** Your goal **
Word for word, restate the lines from the start of the data below through the line containing "elastic strap: a".

>> START

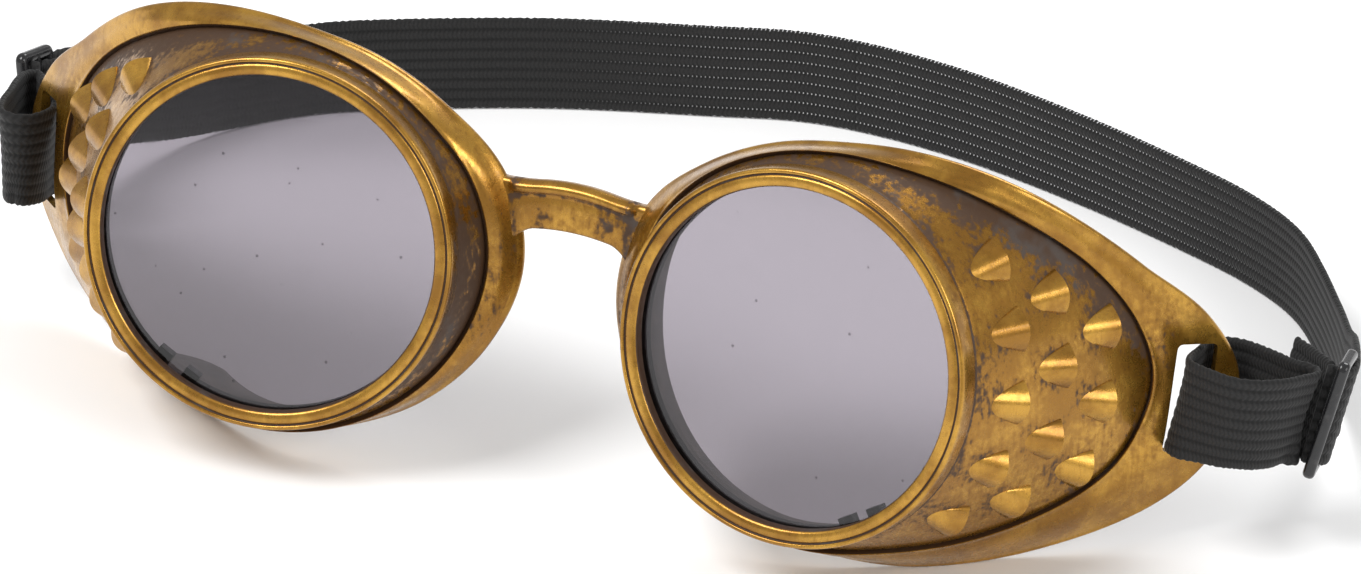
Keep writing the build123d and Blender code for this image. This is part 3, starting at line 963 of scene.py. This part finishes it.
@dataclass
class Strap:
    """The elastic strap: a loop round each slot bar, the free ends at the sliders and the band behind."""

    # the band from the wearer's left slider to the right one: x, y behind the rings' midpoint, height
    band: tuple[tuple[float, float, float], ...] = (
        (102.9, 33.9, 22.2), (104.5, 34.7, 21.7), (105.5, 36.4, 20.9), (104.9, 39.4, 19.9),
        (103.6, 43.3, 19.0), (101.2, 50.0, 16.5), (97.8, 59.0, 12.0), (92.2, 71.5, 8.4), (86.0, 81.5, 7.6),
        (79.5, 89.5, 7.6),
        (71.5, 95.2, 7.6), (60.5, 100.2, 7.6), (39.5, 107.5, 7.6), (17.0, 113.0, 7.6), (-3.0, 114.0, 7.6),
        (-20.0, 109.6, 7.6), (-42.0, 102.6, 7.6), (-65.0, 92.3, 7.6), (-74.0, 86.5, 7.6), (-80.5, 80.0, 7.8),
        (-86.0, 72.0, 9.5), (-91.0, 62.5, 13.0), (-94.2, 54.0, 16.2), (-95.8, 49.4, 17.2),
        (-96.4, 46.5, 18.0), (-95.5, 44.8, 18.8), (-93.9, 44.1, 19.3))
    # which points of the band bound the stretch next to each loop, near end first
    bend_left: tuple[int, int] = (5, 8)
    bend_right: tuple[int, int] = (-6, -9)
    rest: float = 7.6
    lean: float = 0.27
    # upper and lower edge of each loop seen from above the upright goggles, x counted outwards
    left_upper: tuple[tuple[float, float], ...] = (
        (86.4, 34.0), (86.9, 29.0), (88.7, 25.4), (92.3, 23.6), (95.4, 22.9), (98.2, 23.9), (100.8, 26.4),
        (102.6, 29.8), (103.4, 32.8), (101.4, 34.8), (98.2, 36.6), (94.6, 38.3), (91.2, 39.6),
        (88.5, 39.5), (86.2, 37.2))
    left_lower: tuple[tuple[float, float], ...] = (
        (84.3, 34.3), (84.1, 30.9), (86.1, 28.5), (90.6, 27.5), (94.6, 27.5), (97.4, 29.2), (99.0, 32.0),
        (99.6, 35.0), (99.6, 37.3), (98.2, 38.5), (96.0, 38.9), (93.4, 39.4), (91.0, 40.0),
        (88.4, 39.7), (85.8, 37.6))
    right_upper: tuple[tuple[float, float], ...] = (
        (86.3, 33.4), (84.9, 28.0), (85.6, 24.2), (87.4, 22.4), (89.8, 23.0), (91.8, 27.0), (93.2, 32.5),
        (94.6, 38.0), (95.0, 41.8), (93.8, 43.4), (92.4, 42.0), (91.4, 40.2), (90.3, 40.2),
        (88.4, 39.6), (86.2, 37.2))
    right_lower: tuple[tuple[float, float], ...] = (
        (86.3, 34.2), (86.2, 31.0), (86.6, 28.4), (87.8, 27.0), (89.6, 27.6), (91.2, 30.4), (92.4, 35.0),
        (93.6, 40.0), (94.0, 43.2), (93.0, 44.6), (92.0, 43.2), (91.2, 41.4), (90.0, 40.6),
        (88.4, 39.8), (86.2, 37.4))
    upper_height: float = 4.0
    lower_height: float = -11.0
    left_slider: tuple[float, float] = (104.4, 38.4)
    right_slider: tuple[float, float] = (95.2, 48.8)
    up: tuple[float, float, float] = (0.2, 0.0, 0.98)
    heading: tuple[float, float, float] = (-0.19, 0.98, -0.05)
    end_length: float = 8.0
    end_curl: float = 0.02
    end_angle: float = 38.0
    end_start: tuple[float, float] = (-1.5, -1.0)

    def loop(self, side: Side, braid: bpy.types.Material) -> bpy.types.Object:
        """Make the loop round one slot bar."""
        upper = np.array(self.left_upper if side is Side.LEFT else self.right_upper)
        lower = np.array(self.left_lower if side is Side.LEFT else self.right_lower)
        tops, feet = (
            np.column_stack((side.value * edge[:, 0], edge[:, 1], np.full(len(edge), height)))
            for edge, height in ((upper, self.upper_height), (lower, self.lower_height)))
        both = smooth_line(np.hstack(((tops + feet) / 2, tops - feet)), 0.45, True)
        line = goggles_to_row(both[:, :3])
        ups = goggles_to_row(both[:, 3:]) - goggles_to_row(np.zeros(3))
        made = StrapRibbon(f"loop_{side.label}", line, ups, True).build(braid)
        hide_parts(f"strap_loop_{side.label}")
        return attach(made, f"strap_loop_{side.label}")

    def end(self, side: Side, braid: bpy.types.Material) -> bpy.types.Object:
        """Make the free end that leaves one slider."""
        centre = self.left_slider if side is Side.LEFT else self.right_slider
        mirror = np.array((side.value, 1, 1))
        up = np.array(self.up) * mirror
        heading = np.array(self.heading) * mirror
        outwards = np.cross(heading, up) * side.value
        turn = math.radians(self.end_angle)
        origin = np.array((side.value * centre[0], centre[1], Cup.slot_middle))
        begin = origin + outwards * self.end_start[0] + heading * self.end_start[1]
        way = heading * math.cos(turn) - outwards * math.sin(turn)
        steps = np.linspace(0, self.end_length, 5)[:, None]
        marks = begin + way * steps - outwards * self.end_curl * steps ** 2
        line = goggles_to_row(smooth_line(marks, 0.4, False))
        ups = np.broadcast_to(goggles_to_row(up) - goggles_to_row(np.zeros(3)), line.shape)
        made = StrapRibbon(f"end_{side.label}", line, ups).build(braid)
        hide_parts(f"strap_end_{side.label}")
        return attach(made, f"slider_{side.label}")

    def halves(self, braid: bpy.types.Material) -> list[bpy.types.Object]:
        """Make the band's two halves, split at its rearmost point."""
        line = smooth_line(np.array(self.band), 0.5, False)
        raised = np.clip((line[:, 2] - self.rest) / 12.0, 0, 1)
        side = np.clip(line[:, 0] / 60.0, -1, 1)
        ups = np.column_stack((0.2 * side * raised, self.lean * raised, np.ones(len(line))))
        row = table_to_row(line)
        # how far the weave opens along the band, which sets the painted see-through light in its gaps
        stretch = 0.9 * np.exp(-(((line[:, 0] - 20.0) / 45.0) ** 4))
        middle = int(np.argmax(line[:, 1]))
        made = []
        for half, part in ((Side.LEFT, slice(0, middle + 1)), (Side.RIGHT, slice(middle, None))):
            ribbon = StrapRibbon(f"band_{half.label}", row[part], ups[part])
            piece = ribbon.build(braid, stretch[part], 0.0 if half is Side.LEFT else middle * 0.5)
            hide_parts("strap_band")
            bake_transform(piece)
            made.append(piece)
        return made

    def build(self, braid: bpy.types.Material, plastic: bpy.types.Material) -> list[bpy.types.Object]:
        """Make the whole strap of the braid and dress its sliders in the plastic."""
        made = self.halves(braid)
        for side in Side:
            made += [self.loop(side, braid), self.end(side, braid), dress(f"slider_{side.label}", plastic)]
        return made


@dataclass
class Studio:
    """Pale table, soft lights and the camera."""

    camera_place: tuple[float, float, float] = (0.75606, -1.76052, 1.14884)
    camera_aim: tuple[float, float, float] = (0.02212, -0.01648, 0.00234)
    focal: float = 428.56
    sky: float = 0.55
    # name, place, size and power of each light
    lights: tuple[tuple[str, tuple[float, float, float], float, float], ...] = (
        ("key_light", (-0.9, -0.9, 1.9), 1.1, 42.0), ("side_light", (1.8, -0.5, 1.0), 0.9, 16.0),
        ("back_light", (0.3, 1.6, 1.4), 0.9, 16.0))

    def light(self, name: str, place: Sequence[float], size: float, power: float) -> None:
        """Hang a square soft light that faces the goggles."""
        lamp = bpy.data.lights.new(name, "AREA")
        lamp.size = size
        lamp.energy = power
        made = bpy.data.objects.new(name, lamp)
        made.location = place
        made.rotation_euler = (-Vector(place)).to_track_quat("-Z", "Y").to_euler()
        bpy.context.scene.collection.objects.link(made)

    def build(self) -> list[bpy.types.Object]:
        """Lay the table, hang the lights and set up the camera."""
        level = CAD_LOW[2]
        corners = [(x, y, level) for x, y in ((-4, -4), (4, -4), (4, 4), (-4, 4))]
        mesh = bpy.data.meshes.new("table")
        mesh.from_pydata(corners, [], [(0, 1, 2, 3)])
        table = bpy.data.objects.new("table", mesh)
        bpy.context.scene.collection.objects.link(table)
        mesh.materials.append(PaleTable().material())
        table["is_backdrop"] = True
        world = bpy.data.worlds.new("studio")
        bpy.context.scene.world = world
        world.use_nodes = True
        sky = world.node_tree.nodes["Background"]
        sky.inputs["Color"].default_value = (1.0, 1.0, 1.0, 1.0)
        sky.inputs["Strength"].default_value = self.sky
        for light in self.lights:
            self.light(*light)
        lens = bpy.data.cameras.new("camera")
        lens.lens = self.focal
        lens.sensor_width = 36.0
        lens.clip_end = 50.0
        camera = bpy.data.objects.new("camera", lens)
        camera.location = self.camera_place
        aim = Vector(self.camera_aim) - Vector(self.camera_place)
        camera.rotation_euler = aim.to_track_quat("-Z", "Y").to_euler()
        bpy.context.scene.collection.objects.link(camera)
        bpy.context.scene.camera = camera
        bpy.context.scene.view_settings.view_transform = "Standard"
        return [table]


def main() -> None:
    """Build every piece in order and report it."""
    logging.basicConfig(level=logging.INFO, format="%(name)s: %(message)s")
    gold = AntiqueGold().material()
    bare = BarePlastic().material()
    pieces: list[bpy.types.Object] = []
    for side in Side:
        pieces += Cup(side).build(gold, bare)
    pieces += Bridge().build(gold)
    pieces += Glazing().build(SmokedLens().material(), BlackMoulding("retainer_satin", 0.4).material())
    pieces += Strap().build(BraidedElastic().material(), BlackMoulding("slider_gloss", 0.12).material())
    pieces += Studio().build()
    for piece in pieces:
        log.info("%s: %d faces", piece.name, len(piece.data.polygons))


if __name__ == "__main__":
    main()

>> END

** Exercise solution **
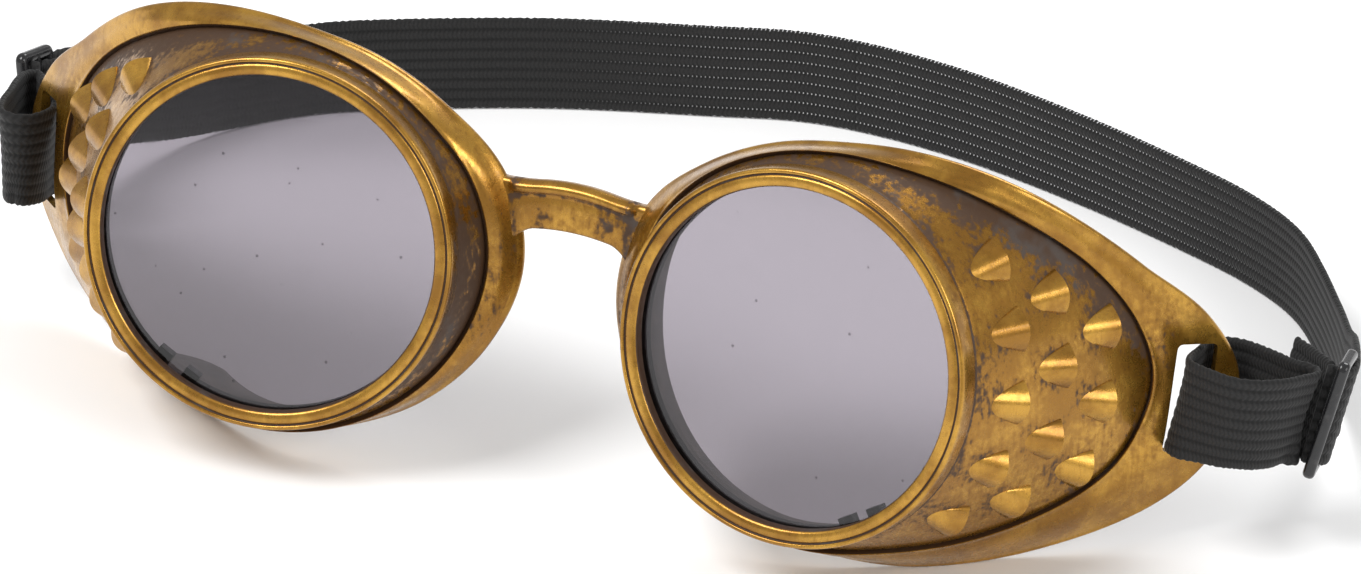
Keep writing the build123d and Blender code for this image. This is part 3, starting at line 963 of scene.py. This part finishes it.
@dataclass
class Strap:
    """The elastic strap: a loop round each slot bar, the free ends at the sliders and the band behind."""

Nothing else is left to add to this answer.